▶ **DATA SECTION**
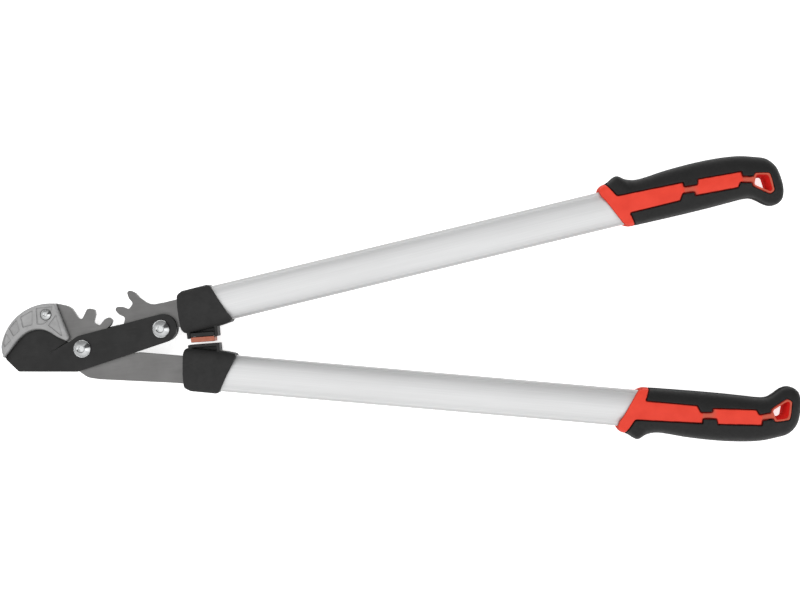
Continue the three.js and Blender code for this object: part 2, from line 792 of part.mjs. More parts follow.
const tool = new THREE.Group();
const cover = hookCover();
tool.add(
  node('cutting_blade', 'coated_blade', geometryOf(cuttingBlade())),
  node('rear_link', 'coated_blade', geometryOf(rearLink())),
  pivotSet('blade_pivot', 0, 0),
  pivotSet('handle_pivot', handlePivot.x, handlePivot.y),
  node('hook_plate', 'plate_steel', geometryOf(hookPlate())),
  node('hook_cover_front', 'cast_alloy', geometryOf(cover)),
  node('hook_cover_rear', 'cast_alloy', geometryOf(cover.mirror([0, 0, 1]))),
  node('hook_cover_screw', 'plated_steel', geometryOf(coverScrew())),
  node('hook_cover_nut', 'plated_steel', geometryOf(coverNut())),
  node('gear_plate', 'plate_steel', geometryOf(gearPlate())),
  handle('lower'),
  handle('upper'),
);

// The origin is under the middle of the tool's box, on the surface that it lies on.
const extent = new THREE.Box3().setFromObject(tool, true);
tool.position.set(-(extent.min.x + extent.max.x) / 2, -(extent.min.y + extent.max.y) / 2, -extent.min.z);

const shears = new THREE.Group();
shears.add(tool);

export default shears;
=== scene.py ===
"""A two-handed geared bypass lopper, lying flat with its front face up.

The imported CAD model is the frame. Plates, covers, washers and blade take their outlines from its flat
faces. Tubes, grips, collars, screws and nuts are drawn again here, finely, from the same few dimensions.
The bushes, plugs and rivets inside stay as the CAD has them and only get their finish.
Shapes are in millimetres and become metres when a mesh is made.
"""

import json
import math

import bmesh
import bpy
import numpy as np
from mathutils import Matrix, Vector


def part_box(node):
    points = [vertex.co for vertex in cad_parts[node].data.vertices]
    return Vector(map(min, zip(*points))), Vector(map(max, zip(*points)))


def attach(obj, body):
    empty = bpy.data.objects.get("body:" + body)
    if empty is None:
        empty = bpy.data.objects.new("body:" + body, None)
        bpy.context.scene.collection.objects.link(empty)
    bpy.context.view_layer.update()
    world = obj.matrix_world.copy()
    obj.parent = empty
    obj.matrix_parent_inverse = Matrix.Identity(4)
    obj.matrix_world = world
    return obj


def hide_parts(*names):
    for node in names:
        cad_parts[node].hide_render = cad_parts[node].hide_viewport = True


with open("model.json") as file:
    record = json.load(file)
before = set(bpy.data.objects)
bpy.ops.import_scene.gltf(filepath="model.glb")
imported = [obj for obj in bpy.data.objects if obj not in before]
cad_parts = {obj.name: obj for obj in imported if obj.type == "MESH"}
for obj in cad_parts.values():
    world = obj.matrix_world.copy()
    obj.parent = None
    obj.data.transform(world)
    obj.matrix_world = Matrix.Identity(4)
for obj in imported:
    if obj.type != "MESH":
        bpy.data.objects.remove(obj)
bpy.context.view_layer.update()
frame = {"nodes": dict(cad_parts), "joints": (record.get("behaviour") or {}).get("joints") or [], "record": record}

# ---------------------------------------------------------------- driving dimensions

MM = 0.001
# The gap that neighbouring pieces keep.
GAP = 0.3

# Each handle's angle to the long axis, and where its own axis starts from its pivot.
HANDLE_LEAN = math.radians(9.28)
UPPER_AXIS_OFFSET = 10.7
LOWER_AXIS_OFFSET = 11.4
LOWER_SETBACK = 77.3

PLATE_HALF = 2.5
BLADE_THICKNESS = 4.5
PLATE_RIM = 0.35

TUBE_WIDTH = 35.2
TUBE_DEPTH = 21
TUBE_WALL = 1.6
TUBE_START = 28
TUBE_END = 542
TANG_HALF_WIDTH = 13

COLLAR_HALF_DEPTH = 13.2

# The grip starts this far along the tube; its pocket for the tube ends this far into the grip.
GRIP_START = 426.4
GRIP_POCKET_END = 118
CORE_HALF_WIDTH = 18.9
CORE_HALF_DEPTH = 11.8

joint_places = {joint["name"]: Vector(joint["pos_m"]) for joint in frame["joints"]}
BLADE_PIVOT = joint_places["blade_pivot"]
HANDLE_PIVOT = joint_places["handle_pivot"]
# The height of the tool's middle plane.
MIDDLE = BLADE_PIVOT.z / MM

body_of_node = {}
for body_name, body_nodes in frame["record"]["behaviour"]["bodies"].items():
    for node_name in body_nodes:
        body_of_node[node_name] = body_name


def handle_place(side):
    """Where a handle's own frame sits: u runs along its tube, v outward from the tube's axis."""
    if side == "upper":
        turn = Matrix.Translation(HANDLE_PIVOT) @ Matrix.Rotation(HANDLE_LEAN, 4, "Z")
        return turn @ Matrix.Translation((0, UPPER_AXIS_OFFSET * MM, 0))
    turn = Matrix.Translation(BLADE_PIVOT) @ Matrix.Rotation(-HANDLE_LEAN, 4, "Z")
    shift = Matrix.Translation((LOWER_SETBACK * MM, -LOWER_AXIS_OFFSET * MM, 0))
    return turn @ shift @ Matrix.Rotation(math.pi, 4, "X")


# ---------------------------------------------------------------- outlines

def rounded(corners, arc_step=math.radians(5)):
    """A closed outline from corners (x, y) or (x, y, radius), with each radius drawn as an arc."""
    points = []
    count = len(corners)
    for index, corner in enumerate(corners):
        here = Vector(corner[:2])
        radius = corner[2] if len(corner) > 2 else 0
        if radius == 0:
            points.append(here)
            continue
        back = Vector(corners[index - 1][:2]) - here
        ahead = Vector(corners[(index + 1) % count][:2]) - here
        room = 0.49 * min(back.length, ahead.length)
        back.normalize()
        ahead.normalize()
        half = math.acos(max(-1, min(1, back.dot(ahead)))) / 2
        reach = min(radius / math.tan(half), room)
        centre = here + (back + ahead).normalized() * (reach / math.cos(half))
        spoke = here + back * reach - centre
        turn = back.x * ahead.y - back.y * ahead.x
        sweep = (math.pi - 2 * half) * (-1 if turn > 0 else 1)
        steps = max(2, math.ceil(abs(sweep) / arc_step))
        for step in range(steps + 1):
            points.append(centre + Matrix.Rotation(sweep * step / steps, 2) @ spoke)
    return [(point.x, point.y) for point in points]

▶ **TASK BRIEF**
Quote the data above from the line containing "it lies on." to the line containing "in imported if", inclusive, and stop.

▶ **TASK SOLUTION**
// The origin is under the middle of the tool's box, on the surface that it lies on.
const extent = new THREE.Box3().setFromObject(tool, true);
tool.position.set(-(extent.min.x + extent.max.x) / 2, -(extent.min.y + extent.max.y) / 2, -extent.min.z);

const shears = new THREE.Group();
shears.add(tool);

export default shears;
=== scene.py ===
"""A two-handed geared bypass lopper, lying flat with its front face up.

The imported CAD model is the frame. Plates, covers, washers and blade take their outlines from its flat
faces. Tubes, grips, collars, screws and nuts are drawn again here, finely, from the same few dimensions.
The bushes, plugs and rivets inside stay as the CAD has them and only get their finish.
Shapes are in millimetres and become metres when a mesh is made.
"""

import json
import math

import bmesh
import bpy
import numpy as np
from mathutils import Matrix, Vector


def part_box(node):
    points = [vertex.co for vertex in cad_parts[node].data.vertices]
    return Vector(map(min, zip(*points))), Vector(map(max, zip(*points)))


def attach(obj, body):
    empty = bpy.data.objects.get("body:" + body)
    if empty is None:
        empty = bpy.data.objects.new("body:" + body, None)
        bpy.context.scene.collection.objects.link(empty)
    bpy.context.view_layer.update()
    world = obj.matrix_world.copy()
    obj.parent = empty
    obj.matrix_parent_inverse = Matrix.Identity(4)
    obj.matrix_world = world
    return obj


def hide_parts(*names):
    for node in names:
        cad_parts[node].hide_render = cad_parts[node].hide_viewport = True


with open("model.json") as file:
    record = json.load(file)
before = set(bpy.data.objects)
bpy.ops.import_scene.gltf(filepath="model.glb")
imported = [obj for obj in bpy.data.objects if obj not in before]
cad_parts = {obj.name: obj for obj in imported if obj.type == "MESH"}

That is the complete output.